Im not sure how the Ac500 is held on because I don't have one, but if it is like the 300, I just rolled up some papertowels and wedged it in between the aquarium and the filter where they meet at the bottom. I don't know if this helps but see if it works.


----------



## Glowin_Navi (Apr 21, 2003)

is this a new filter? cause my ac 300 came with this little black piec of plastic that sticks into a small hole on the bottom of the filter, and pushes against the aquarium. You can turn this little black tab sideways so that different surfaces of it are pushing against the aquarium. If its new check to see if maybe it fell out of the box or if its still in there.
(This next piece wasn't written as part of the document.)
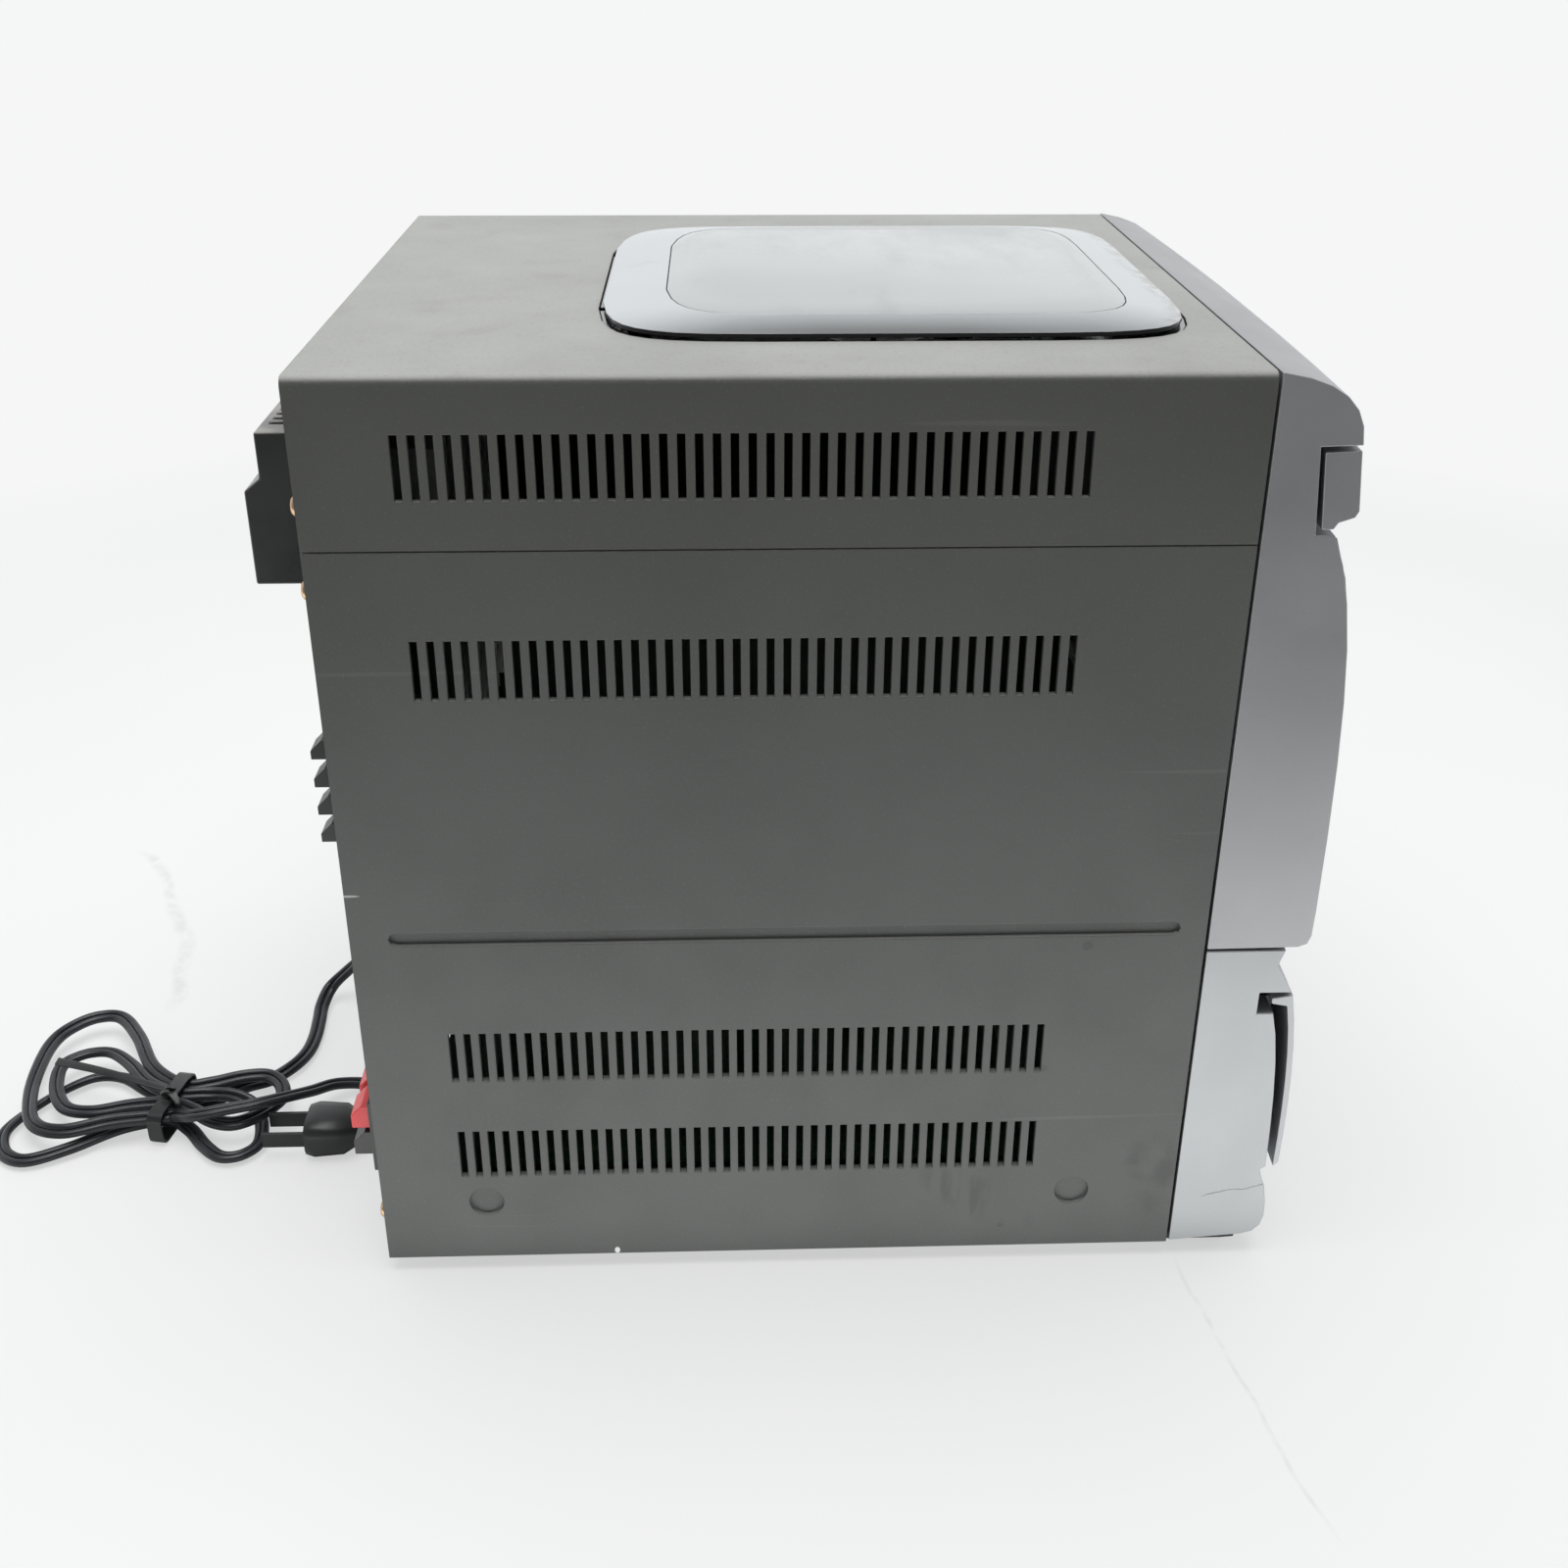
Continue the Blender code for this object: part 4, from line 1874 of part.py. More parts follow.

It might have fallen on the foor when u were taking it out or maybe u didnt even notice it. In my aqualclear instruction manual they call it a leveling device. I dont know if u can reorder another one but this is the part # they have it listed as: A-16325
hope this helps. Remember this is for my ac 300, this might be different for the ac 500


----------



## Fishman (Mar 1, 2003)

It is the same for a 300 as a 500. 
It is angled so that you can level the filter out.
Without this I think that it would lean back really far and not work properly!!


----------



## Raptor (Jan 3, 2003)

Where is your level device. It should be at the bottom of the basket. Turn to level out. Here is what i am talking about. Like in the equipment forum


----------



## SnowCichlid (Jan 10, 2003)

Yeah, move to equipement section :







:


----------



## Grosse Gurke (Jan 3, 2003)

Give me a chance Snow


----------



## RhomZilla (Feb 12, 2003)

> cause my ac 300 came with this little black piec of plastic that sticks into a small hole on the bottom of the filter, and pushes against the aquarium. You can turn this little black tab sideways so that different surfaces of it are pushing against the aquarium


Thats the way to go.. but if you dont have this piece, you can go ghetto and use a cardboard box piece and fold it into a desired thickness and wedge it up between your tank and aquarium. Relastive to what Atlanta said...


----------